Here is part of a real flesh and blood Advent reading – the kind of reading ministers may be tempted to avoid if they can, but if it does get read, people’s eyes start to glaze over:

The haughtiness of people shall be humbled,
 
            and the pride of everyone brought low;

the Lord alone will be exalted on that day.

The idols shall utterly pass away.

Enter the caves of the rocks and the holes of the ground,

from the terror of the Lord,

and from the glory of his majesty…

On that day people will throw away to the moles and the bats

their idols of silver and their idols of gold

which they made for themselves to worship…  [Isaiah 2:17-20]

Rowan Williams identifies two very personal issues in Advent.  The first is to realize yet again that there are things we cannot do for ourselves.  Alone, as we know, we can’t learn language and communication.  Alone, we can’t learn to love and to be loved.  Alone, we can’t know whether we are worth anything or not, or actually visible to anyone or anything.  It is trendy now to have taken leave of God and religion and to be self-sufficient.  And our generation is left with what Rowan Williams calls paralyzing unhappiness and anxiety.  We would love to hear a voice of recognition and reassurance, but it must be on our terms and say the things we want to hear. 

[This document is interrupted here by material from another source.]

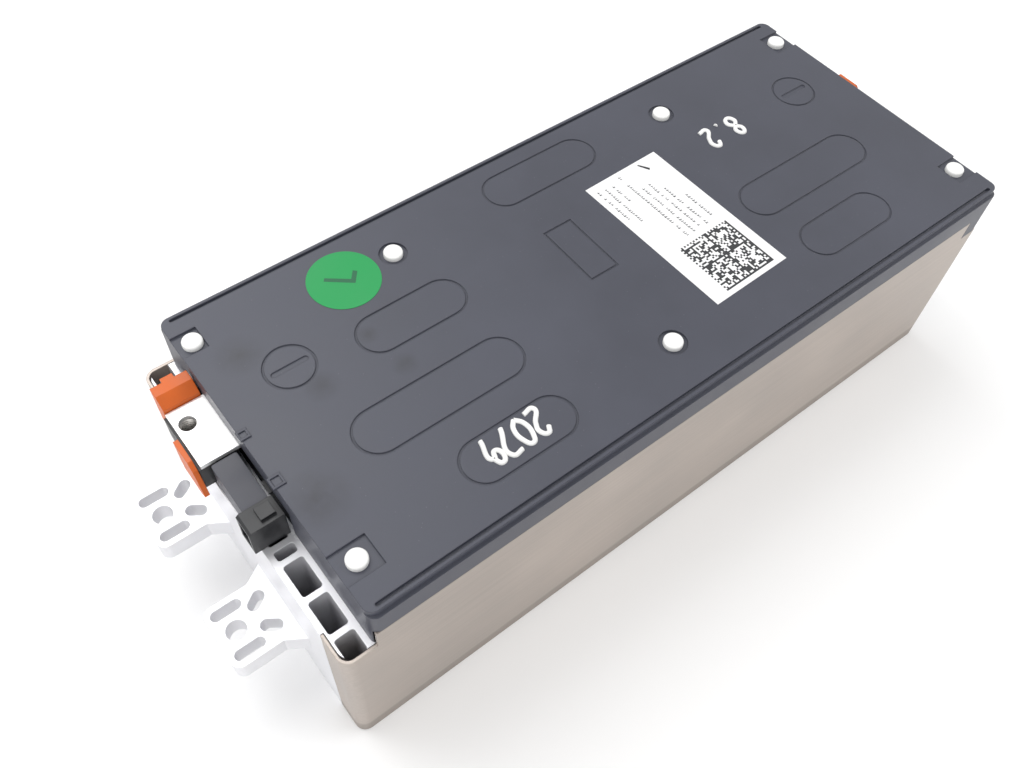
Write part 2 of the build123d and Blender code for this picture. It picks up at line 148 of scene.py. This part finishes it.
SETTINGS = {
    "module_cover": CoverSettings,
    "module_metal": MetalSettings,
    "module_plastic": PlasticSettings,
    "module_print": PrintSettings,
    "module_stage": StageSettings,
}


# ---------------------------------------------------------------- helpers

def linear(colour):
    """sRGB hex to a linear RGBA tuple."""
    values = [int(colour.lstrip("#")[i:i + 2], 16) / 255 for i in (0, 2, 4)]
    return tuple(v / 12.92 if v <= 0.04045 else ((v + 0.055) / 1.055) ** 2.4 for v in values) + (1.0,)


def add_node(tree, kind, settings=None, links=None):
    """Adds one node: settings are attributes or input values, links join its inputs to outputs."""
    made = tree.nodes.new(kind)
    for key, value in (settings or {}).items():
        if isinstance(key, str) and hasattr(made, key):
            setattr(made, key, value)
        else:
            made.inputs[key].default_value = value
    for key, output in (links or {}).items():
        tree.links.new(made.inputs[key], output)
    return made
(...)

So – and this is the second thing -- we make idols.  We project on to the empty space before us the voices and images we want – typically in western culture they include wealth and power, sex and so-called freedom, sport and entertainment, family first and last, happiness, the illusion of safety, personal appearance…  For Jews the covenant was always about the forsaking of idols.  We cannot make God, least of all in our own image.  We cannot domesticate God to our own life and preferences and what we imagine are our needs.  In the Christian Advent we become, as it were, Jews again.  We are reminded how, surrounded by all our goods and fortified by all our knowledge, we still need to be touched into life by a word from God – a word which brings all our idolatry to judgement. 

The wondrous thing is that, after our weeks of Advent waiting, this word turns out to be spoken in the birth of a baby, in a story which the secular world and much of the church have turned into a charming nursery tale.  In our contemplative life and prayer, our thoughtfulness and attention, but also in our silence and stillness, we are not strangers to mystery and awe, to the truth that may lie in the shadows, and the love which never lets us go.  And we are very ready, when we see our idols, to cast them to the moles and the bats.